Across
- 4. A critical threshold where a small alteration in a system component can produce large, potentially catastrophic overall changes.
- 7. Specific measurements taken from ice cores that serve as proxies to reconstruct past climate conditions.
- 9. A variable in climate models representing terrestrial surface reflectivity; changes to it create critical feedback loops.
- 10. The specific atmospheric layer where chemical processes, such as the production of ozone from oxygen, must be explained.
- 12. The process of reducing or ending the use of energy sources that result in CO2 emissions.
- 13. A potent greenhouse gas produced in anaerobic conditions with an atmospheric residence time of about 10 years.
- 15. Indirect data sources, such as dendrochronology or pollen from peat cores, used to build climate models.
- 17. Economic measures, such as carbon pricing, emissions trading, or subsidies, used by governments to lead climate responses.
- 18. The geological period that started 2.5 million years ago, characterized by glacial-interglacial cycles.
- 20. The process of running climate models backwards from the present to verify their accuracy against known historical data.
Down
- 1. The concept that the least responsible nations are often the most vulnerable to climate impacts.
- 2. Large-scale, deliberate interventions in the Earth’s climate system, such as space mirrors or ocean fertilization, to treat symptoms rather than causes.
- 3. The international amendment used to control hydrofluorocarbons (HFCs) that were originally allowed by the Montreal Protocol.

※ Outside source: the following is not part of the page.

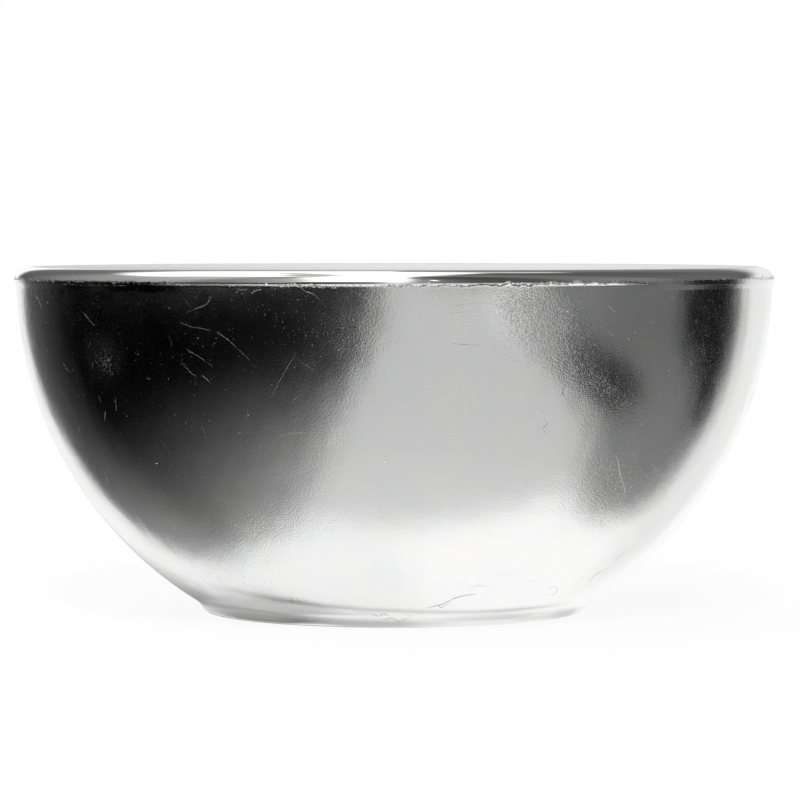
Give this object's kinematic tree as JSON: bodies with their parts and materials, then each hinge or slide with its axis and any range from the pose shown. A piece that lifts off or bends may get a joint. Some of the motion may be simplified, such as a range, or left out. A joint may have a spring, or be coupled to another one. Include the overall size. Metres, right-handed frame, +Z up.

- 5. Interactions between two or more individual tipping points that make predictions of the scale and pace of climate change highly uncertain.
- 6. Potent greenhouse gases developed to replace ODSs; they do not deplete ozone but have high global warming potential.
- 8. The political concept of a state's independent authority, which can create challenges for international climate treaties.
- 11. The proposed geological epoch characterized by human impacts that will be detectable in the future geological record.
- 14. A core issue regarding the responsibility for cumulative emissions since the Industrial Revolution and the vulnerability of different nations.
- 16. Cycles involving the shape of Earth's orbit and tilt that lead to natural climate fluctuations over tens to hundreds of thousands of years.
- 19. Reactive elements like chlorine and fluorine released into the stratosphere that actively break down ozone molecules.